>> start

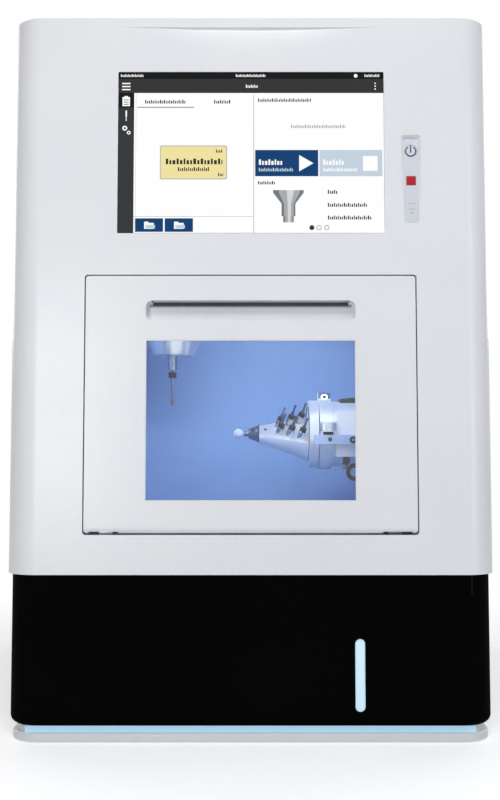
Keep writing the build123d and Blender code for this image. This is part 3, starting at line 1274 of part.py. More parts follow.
with BuildPart() as fan_frame:
    with BuildSketch(across(FAN_FACE_Y)):
        with Locations((FAN_X, FAN_Z)):
            Rectangle(FAN_W, FAN_W)
            Circle(FAN_BORE_R, mode=Mode.SUBTRACT)
    extrude(amount=FAN_T)
    # three struts and the pin that carries the rotor
    with BuildSketch(across(FAN_FACE_Y - FAN_T + FAN_STRUT_T)):
        with Locations((FAN_X, FAN_Z)):
            Circle(HUB_R)
            with PolarLocations(FAN_BORE_R / 2 + 1, 3):
                Rectangle(FAN_BORE_R, FAN_STRUT_W)
    extrude(amount=FAN_STRUT_T)
    with BuildSketch(across(FAN_FACE_Y - FAN_PIN_SETBACK)):
        with Locations((FAN_X, FAN_Z)):
            Circle(FAN_PIN_R)
    extrude(amount=FAN_T - FAN_STRUT_T - FAN_PIN_SETBACK)
fan_frame.part.label = "fan_frame"
export_step(fan_frame.part, "parts/fan_frame.step")

with BuildPart() as fan_rotor:
    with BuildSketch(across(FAN_FACE_Y - FAN_ROTOR_GAP)):
        with Locations((FAN_X, FAN_Z)):
            Circle(HUB_R)
            with PolarLocations((HUB_R + ROTOR_R) / 2 - BLADE_T, BLADES):
                Rectangle(ROTOR_R - HUB_R, BLADE_T)
            Circle(FAN_PIN_R + RUN_GAP, mode=Mode.SUBTRACT)
    extrude(amount=FAN_T - FAN_STRUT_T - 2 * FAN_ROTOR_GAP)
fan_rotor.part.label = "fan_rotor"
export_step(fan_rotor.part, "parts/fan_rotor.step")

with BuildPart() as mains_module:
    # inlet with its three pins, and the well of the rocker switch beside it
    with BuildSketch(across(REAR_PANEL_Y + MODULE_LIP_T)):
        with Locations(((INLET_X + SWITCH_X) / 2, INLET_Z)):
            RectangleRounded(MODULE_W, MODULE_H, MODULE_R)
    extrude(amount=MODULE_LIP_T)
    with BuildSketch(across(REAR_PANEL_Y)):
        with Locations((INLET_X, INLET_Z)):
            Rectangle(INLET_W - 2 * FIT_GAP, INLET_H - 2 * FIT_GAP)
        with Locations((SWITCH_X, INLET_Z)):
            Rectangle(SWITCH_W - 2 * FIT_GAP, SWITCH_H - 2 * FIT_GAP)
    extrude(amount=INLET_D)
    with BuildSketch(across(REAR_PANEL_Y + MODULE_LIP_T)):
        with Locations((INLET_X, INLET_Z)):
            Rectangle(INLET_W - 2 * INLET_WALL, INLET_H - 2 * INLET_WALL)
        with Locations((SWITCH_X, INLET_Z)):
            Rectangle(SWITCH_W - 2 * SWITCH_WALL, SWITCH_H - 2 * SWITCH_WALL)
    extrude(amount=MODULE_LIP_T + INLET_D - INLET_WALL, mode=Mode.SUBTRACT)
    with BuildSketch(across(REAR_PANEL_Y - INLET_D + INLET_WALL + INLET_PIN_L)):
        with Locations((INLET_X, INLET_Z + INLET_PIN_RISE)):
            Rectangle(INLET_PIN_T, INLET_PIN_W)
        with Locations((INLET_X, INLET_Z - INLET_PIN_RISE)):
            with GridLocations(INLET_PIN_PITCH, 1, 2, 1):
                Rectangle(INLET_PIN_T, INLET_PIN_W)
    extrude(amount=INLET_PIN_L)
    # pin across the switch well that the rocker turns on
    with Locations(Location((SWITCH_X, ROCKER_Y, INLET_Z), (0, 90, 0))):
        Cylinder(ROCKER_PIN_R, SWITCH_W - SWITCH_WALL)
mains_module.part.label = "mains_module"
export_step(mains_module.part, "parts/mains_module.step")

with BuildPart() as mains_rocker:
    with BuildSketch(facing_x(SWITCH_X - ROCKER_W / 2)):
        with Locations((ROCKER_Y, INLET_Z)):
            Circle(ROCKER_HUB_R)
        with BuildLine():
            Polyline(
                (ROCKER_Y, INLET_Z - ROCKER_HUB_R),
                (ROCKER_FACE_Y, INLET_Z - ROCKER_H / 2),
                (ROCKER_FACE_Y - ROCKER_DISH, INLET_Z),
                (ROCKER_FACE_Y, INLET_Z + ROCKER_H / 2),
                (ROCKER_Y, INLET_Z + ROCKER_HUB_R),
                close=True,
            )
        make_face()
        with Locations((ROCKER_Y, INLET_Z)):
            Circle(ROCKER_PIN_R + RUN_GAP, mode=Mode.SUBTRACT)
    extrude(amount=ROCKER_W)
mains_rocker.part.label = "mains_rocker"
export_step(mains_rocker.part, "parts/mains_rocker.step")

with BuildPart() as network_sockets:
    with BuildSketch(across(REAR_PANEL_Y + SOCKET_PROUD)):
        with Locations((SOCKET_X, INLET_Z)):
            with GridLocations(SOCKET_PITCH, 1, 2, 1):
                Rectangle(SOCKET_W - 2 * FIT_GAP, SOCKET_H - 2 * FIT_GAP)
    extrude(amount=SOCKET_D)
    with BuildSketch(across(REAR_PANEL_Y + SOCKET_PROUD)):
        with Locations((SOCKET_X, INLET_Z)):
            with GridLocations(SOCKET_PITCH, 1, 2, 1):
                Rectangle(SOCKET_HOLE_W, SOCKET_HOLE_H)
    extrude(amount=SOCKET_HOLE_D, mode=Mode.SUBTRACT)
network_sockets.part.label = "network_sockets"
export_step(network_sockets.part, "parts/network_sockets.step")

with BuildPart() as air_inlet:
    with Locations(Location((AIR_X, REAR_PANEL_Y + AIR_OUT, INLET_Z), (90, 0, 0))):
        Cylinder(AIR_R - FIT_GAP, AIR_L, align=ON_BASE)
    with Locations(Location((AIR_X, REAR_PANEL_Y - REAR_T, INLET_Z), (90, 0, 0))):
        Cylinder(AIR_NUT_R, AIR_NUT_T, align=ON_BASE)
    with Locations(Location((AIR_X, REAR_PANEL_Y + AIR_OUT, INLET_Z), (90, 0, 0))):
        Cylinder(AIR_BORE_R, AIR_BORE_L, align=ON_BASE, mode=Mode.SUBTRACT)
air_inlet.part.label = "air_inlet"
export_step(air_inlet.part, "parts/air_inlet.step")

with BuildPart() as coolant_pump:
    with Locations((PUMP_X, PUMP_Y, BASE_FLOOR)):
        Box(PUMP_W, PUMP_D, PUMP_H, align=ON_BASE)
    # head with its outlet stub on top
    with Locations((PUMP_X, PUMP_Y, BASE_FLOOR + PUMP_H)):
        Cylinder(PUMP_HEAD_R, PUMP_HEAD_H, align=ON_BASE)
        Cylinder(PUMP_STUB_R, PUMP_HEAD_H + PUMP_STUB_H, align=ON_BASE)
coolant_pump.part.label = "coolant_pump"
export_step(coolant_pump.part, "parts/coolant_pump.step")
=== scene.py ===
import json
from math import atan2, copysign, cos, pi, radians, sin, tan

import bmesh
import bpy
from mathutils import Matrix, Vector, noise


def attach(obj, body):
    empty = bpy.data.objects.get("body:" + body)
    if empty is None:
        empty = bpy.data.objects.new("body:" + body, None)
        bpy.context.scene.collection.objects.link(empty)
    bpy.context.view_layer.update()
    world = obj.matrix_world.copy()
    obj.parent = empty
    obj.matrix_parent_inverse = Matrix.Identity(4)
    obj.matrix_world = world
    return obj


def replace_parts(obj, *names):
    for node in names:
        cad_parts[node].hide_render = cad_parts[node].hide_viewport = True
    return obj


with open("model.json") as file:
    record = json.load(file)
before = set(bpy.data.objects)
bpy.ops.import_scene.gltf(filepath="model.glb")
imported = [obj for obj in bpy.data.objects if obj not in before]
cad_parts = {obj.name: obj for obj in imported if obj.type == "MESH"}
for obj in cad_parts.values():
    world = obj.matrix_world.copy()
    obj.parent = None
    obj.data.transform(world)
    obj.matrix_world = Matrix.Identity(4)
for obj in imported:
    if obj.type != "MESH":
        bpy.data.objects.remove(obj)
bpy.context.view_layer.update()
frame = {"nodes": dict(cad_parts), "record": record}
record = frame["record"]
BODY_OF = {
    node: body for body, nodes in record["behaviour"]["bodies"].items() for node in nodes}
SLOT_OF = {part["node"]: part["material_slot"] for part in record["subparts"]}

# Sizes and places are in millimetres in the part's frame, unless a comment says otherwise.
MM = 0.001
UP = (0, 0, 1)
TO_THE_RIGHT = (1, 0, 0)
TO_THE_FRONT = (0, -1, 0)

# outer face of the front cover, and the display's top left corner in it
FRONT_Y = -250.0
SCREEN_LEFT = -105.8
SCREEN_TOP = 527.8
# the key channel: a shallow, slightly tilted trough right of the display
CHANNEL_X = 127.8
CHANNEL_Z = 440.4
CHANNEL_DEPTH = 1.5
CHANNEL_TILT = radians(1.9)
POWER_SIGN_Z = 464.1
CONTACTLESS_SIGN_Z = 413.4
INK_PROUD = 0.05
# the milling space: the plane of the work, the spindle and the rotary axis
WORK_Y = -130.0
SPINDLE_X = -71.0
TOOL_TIP_Z = 266.8
AXIS_Z = 241.5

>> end

▸ **WHAT IS REQUIRED**: Output nothing except the lines from the line with "Cylinder(PUMP_STUB_R, PUMP_HEAD_H +" through the line with "obj.matrix_parent_inverse = Matrix.Identity(4)", copied exactly, end lines included.

▸ **SOLUTION FOR THIS PROBLEM**:
        Cylinder(PUMP_STUB_R, PUMP_HEAD_H + PUMP_STUB_H, align=ON_BASE)
coolant_pump.part.label = "coolant_pump"
export_step(coolant_pump.part, "parts/coolant_pump.step")
=== scene.py ===
import json
from math import atan2, copysign, cos, pi, radians, sin, tan

import bmesh
import bpy
from mathutils import Matrix, Vector, noise


def attach(obj, body):
    empty = bpy.data.objects.get("body:" + body)
    if empty is None:
        empty = bpy.data.objects.new("body:" + body, None)
        bpy.context.scene.collection.objects.link(empty)
    bpy.context.view_layer.update()
    world = obj.matrix_world.copy()
    obj.parent = empty
    obj.matrix_parent_inverse = Matrix.Identity(4)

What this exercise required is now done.